Problem description: Return the lines from the line containing "revolve(axis=point_axis, mode=Mode.SUBTRACT)" through the line containing "for node in" exactly. No other line should appear in the answer.

Entries shown:

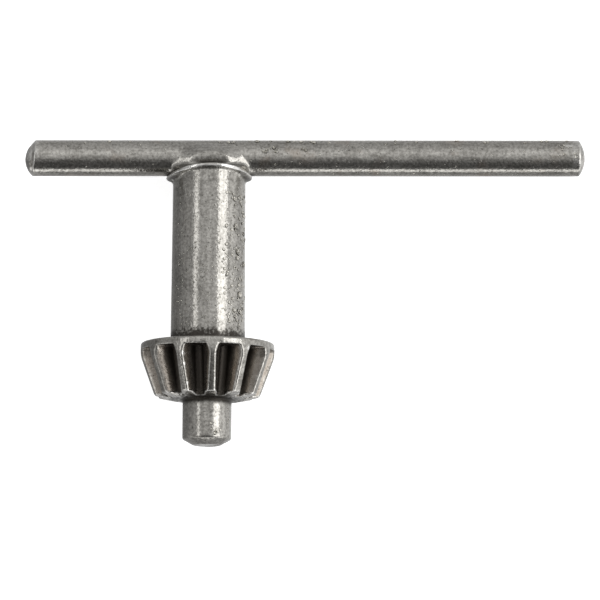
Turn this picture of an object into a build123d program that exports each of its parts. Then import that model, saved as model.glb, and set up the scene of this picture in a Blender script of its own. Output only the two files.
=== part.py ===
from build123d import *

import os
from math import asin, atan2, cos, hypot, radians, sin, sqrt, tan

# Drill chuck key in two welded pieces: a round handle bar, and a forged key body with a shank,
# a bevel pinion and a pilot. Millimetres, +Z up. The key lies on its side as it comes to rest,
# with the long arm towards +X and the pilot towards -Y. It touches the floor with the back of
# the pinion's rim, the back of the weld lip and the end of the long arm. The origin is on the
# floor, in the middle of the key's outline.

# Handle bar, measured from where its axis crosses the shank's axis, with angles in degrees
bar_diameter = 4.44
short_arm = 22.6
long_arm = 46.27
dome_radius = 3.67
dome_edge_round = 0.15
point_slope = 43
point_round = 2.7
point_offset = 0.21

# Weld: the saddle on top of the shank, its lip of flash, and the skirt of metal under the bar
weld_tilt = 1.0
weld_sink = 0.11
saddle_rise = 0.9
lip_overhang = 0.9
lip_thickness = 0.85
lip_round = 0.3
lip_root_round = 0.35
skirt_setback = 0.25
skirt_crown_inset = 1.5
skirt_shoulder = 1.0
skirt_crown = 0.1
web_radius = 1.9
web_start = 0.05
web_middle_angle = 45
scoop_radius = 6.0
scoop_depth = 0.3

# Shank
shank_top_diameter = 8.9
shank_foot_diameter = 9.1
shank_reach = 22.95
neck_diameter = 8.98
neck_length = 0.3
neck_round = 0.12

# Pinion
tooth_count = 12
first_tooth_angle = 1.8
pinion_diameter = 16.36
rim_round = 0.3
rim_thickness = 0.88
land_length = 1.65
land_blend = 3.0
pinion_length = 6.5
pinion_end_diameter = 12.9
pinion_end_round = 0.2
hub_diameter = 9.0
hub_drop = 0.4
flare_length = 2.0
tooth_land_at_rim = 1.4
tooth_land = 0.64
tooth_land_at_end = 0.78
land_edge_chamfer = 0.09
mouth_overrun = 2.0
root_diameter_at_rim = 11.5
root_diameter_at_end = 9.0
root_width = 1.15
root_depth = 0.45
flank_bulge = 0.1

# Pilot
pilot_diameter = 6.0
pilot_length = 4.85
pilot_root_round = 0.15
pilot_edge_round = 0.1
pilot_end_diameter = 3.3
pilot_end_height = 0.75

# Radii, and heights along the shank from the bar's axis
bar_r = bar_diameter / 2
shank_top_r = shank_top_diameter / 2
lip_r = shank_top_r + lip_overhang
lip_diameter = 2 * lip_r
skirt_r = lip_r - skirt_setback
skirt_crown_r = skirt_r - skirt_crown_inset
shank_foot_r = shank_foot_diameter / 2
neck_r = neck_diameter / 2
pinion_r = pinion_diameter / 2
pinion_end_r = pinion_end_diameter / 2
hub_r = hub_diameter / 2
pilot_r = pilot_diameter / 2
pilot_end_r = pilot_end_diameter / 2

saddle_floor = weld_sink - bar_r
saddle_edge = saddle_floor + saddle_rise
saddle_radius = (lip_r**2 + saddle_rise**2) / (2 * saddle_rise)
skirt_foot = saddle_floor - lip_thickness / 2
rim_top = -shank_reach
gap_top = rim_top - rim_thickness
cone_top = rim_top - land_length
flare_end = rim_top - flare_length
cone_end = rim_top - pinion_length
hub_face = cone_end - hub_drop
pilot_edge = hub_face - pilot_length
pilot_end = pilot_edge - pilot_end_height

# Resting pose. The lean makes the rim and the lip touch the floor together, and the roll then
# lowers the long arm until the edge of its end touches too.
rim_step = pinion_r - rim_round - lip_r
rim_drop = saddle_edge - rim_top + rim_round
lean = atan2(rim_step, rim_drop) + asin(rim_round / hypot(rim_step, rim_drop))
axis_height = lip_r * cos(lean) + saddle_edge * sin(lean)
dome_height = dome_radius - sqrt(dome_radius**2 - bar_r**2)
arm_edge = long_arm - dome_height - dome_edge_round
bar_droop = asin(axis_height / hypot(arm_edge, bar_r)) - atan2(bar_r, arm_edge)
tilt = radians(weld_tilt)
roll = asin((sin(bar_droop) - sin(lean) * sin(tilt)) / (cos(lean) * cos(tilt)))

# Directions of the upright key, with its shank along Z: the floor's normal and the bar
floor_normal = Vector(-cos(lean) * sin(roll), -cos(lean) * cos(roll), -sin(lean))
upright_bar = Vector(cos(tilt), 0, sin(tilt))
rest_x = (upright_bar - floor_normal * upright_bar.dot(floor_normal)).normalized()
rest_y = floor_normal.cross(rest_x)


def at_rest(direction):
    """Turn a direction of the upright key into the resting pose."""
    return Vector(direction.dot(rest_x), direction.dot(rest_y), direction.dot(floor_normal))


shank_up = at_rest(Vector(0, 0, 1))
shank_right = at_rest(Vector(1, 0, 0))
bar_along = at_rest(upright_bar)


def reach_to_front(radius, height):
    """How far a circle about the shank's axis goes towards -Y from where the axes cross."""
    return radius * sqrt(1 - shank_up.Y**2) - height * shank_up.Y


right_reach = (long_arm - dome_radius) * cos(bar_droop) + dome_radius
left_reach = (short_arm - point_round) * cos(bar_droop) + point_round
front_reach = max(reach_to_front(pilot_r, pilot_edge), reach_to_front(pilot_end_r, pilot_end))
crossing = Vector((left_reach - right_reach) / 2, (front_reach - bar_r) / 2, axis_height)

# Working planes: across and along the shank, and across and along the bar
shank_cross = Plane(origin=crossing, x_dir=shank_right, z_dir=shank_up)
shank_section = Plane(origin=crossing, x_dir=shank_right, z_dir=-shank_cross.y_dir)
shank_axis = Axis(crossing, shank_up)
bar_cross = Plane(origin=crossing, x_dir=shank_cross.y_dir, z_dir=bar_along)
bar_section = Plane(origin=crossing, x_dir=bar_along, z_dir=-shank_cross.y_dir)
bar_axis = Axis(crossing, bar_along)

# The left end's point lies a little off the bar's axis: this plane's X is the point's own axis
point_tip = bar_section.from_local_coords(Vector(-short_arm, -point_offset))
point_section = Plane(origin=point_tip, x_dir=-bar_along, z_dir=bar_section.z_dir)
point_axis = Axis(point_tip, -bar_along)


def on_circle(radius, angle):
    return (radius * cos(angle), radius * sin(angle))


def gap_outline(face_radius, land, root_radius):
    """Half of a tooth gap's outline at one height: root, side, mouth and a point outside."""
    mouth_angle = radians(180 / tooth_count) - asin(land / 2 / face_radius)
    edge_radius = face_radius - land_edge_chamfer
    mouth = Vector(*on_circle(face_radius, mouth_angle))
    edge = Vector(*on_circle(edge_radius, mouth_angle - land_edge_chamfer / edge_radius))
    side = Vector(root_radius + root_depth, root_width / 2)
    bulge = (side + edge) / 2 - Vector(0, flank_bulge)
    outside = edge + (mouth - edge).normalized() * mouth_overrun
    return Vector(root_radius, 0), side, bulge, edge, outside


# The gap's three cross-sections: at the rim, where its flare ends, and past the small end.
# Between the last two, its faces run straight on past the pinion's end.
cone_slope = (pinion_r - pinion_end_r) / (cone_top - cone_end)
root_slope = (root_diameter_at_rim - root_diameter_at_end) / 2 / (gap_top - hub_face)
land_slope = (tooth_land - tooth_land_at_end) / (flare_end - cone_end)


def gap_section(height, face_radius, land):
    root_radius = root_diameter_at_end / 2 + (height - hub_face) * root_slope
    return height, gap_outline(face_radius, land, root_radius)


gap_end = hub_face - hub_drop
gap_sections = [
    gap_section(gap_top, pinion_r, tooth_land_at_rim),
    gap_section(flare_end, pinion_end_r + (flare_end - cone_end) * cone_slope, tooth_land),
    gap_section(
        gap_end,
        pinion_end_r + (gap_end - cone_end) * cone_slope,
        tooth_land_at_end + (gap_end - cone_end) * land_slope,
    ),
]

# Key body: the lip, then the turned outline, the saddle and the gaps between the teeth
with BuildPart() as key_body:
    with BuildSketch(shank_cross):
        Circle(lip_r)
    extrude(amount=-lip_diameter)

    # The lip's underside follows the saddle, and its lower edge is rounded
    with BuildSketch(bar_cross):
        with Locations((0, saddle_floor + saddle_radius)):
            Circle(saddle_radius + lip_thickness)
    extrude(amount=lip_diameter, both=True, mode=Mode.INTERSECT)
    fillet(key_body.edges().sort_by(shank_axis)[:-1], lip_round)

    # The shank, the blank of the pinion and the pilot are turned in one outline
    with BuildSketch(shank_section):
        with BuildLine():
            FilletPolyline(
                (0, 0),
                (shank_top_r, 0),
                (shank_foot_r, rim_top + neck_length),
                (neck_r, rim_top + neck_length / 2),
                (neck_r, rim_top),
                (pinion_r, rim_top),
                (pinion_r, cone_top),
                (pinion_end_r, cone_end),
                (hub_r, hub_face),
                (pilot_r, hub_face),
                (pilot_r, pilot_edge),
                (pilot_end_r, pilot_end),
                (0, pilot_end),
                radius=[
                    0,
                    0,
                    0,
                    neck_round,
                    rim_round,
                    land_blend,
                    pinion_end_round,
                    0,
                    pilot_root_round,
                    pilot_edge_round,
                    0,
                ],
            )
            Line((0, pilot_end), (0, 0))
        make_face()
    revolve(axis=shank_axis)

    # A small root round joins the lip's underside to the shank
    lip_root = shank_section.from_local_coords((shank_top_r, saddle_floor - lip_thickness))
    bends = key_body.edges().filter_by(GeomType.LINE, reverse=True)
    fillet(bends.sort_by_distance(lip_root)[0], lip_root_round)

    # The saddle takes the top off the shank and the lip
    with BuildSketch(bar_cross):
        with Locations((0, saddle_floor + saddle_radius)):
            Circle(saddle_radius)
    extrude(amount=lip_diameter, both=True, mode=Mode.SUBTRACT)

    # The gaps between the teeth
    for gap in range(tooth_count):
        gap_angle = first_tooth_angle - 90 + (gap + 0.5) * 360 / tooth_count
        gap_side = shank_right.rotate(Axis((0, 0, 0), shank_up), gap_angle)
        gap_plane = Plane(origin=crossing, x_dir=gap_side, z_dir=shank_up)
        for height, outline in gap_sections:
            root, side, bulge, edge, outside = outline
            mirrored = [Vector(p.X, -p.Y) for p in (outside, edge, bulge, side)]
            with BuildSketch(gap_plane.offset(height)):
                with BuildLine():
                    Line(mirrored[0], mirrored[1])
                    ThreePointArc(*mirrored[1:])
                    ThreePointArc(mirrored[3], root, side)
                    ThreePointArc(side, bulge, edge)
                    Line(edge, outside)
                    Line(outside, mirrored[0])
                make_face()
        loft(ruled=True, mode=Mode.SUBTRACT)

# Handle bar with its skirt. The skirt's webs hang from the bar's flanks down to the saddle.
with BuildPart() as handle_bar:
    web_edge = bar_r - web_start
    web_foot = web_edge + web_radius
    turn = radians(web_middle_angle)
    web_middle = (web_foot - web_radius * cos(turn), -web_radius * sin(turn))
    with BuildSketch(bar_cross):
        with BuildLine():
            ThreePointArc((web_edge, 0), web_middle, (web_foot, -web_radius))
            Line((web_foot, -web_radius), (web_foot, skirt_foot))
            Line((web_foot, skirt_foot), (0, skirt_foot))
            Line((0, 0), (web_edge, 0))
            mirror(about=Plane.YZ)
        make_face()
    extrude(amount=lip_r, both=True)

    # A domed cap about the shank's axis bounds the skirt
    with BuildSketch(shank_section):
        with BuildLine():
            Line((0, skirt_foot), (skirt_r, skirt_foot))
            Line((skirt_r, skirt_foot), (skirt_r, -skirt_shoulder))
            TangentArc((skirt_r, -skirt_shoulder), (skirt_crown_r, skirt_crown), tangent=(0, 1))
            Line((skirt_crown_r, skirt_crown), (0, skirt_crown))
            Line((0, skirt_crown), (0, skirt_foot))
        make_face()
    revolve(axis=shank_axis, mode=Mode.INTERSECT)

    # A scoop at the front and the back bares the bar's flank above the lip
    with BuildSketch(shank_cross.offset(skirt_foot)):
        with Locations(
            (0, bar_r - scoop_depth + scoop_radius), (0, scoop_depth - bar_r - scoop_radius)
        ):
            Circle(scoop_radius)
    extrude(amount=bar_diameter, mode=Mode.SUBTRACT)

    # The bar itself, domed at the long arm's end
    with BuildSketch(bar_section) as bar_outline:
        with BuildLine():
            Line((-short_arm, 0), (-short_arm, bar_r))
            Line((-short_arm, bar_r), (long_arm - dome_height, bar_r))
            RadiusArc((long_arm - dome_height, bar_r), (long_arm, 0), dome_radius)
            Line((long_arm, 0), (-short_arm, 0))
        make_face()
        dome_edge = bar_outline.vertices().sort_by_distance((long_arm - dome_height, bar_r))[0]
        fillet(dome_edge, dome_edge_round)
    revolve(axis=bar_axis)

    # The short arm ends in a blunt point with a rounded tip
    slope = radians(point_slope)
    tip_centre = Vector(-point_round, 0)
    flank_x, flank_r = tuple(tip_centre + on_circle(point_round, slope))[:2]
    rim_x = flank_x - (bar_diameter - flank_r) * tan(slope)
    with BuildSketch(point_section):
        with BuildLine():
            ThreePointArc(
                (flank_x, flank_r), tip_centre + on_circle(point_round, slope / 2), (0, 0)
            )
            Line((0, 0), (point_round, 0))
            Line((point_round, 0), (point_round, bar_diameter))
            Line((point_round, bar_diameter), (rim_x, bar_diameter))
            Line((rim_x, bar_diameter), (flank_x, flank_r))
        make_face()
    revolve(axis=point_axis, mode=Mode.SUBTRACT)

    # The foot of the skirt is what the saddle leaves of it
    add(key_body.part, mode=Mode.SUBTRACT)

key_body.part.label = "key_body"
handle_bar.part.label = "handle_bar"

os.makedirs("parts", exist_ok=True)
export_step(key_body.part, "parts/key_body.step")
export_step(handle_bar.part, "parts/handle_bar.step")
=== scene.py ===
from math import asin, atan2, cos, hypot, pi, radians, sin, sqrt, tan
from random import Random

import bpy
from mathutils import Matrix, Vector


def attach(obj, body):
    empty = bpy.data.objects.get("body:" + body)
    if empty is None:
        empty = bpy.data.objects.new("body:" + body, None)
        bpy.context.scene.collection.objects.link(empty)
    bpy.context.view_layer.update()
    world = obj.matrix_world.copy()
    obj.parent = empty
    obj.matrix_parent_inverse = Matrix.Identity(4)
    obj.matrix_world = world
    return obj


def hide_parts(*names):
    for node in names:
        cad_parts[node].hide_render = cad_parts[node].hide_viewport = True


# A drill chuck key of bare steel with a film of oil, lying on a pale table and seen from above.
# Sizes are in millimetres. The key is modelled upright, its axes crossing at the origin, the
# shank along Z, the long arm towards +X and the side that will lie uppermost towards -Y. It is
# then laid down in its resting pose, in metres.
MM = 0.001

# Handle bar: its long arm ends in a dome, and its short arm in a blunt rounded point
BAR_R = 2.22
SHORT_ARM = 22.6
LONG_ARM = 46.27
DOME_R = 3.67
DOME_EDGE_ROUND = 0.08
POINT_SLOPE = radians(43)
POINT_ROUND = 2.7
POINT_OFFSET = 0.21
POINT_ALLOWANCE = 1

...

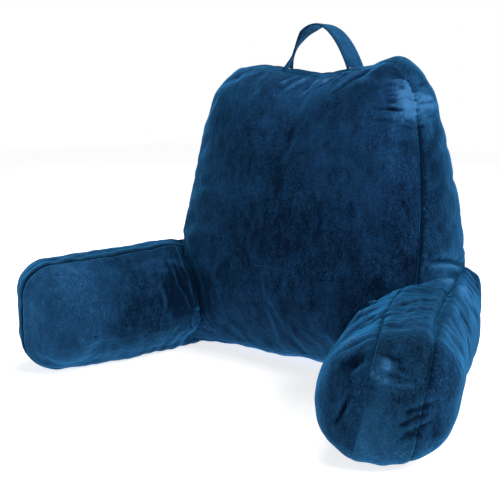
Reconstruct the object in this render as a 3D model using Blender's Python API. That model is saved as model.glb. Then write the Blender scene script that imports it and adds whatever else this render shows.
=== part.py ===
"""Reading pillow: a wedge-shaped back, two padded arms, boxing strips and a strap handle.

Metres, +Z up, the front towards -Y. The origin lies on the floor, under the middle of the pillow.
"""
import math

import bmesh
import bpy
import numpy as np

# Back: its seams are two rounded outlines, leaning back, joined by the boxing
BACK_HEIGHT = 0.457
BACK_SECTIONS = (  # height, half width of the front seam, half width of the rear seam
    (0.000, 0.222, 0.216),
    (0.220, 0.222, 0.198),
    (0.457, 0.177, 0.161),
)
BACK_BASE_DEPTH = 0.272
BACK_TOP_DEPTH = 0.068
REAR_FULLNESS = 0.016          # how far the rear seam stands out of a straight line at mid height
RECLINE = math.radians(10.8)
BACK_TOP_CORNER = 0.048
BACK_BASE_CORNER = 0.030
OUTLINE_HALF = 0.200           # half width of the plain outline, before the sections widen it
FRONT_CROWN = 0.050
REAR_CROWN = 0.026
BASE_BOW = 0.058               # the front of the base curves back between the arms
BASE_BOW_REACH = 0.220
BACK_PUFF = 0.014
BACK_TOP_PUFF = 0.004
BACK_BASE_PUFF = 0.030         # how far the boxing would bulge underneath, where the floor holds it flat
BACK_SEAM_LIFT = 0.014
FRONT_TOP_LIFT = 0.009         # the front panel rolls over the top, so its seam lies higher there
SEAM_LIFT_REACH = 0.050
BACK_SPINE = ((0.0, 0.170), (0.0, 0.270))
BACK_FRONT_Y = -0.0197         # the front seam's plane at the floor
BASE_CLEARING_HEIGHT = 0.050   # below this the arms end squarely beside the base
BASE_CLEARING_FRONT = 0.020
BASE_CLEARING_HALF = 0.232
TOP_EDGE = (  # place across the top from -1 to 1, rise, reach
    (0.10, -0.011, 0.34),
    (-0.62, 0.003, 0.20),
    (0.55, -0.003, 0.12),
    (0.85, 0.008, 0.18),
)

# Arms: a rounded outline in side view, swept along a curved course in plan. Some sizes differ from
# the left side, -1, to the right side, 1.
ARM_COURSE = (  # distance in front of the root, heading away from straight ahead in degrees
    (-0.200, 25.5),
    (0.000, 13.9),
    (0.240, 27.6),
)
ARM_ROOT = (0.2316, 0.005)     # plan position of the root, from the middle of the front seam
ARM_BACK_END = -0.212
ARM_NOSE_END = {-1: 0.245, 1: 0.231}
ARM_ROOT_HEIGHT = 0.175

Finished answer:
    revolve(axis=point_axis, mode=Mode.SUBTRACT)

    # The foot of the skirt is what the saddle leaves of it
    add(key_body.part, mode=Mode.SUBTRACT)

key_body.part.label = "key_body"
handle_bar.part.label = "handle_bar"

os.makedirs("parts", exist_ok=True)
export_step(key_body.part, "parts/key_body.step")
export_step(handle_bar.part, "parts/handle_bar.step")
=== scene.py ===
from math import asin, atan2, cos, hypot, pi, radians, sin, sqrt, tan
from random import Random

import bpy
from mathutils import Matrix, Vector


def attach(obj, body):
    empty = bpy.data.objects.get("body:" + body)
    if empty is None:
        empty = bpy.data.objects.new("body:" + body, None)
        bpy.context.scene.collection.objects.link(empty)
    bpy.context.view_layer.update()
    world = obj.matrix_world.copy()
    obj.parent = empty
    obj.matrix_parent_inverse = Matrix.Identity(4)
    obj.matrix_world = world
    return obj


def hide_parts(*names):
    for node in names:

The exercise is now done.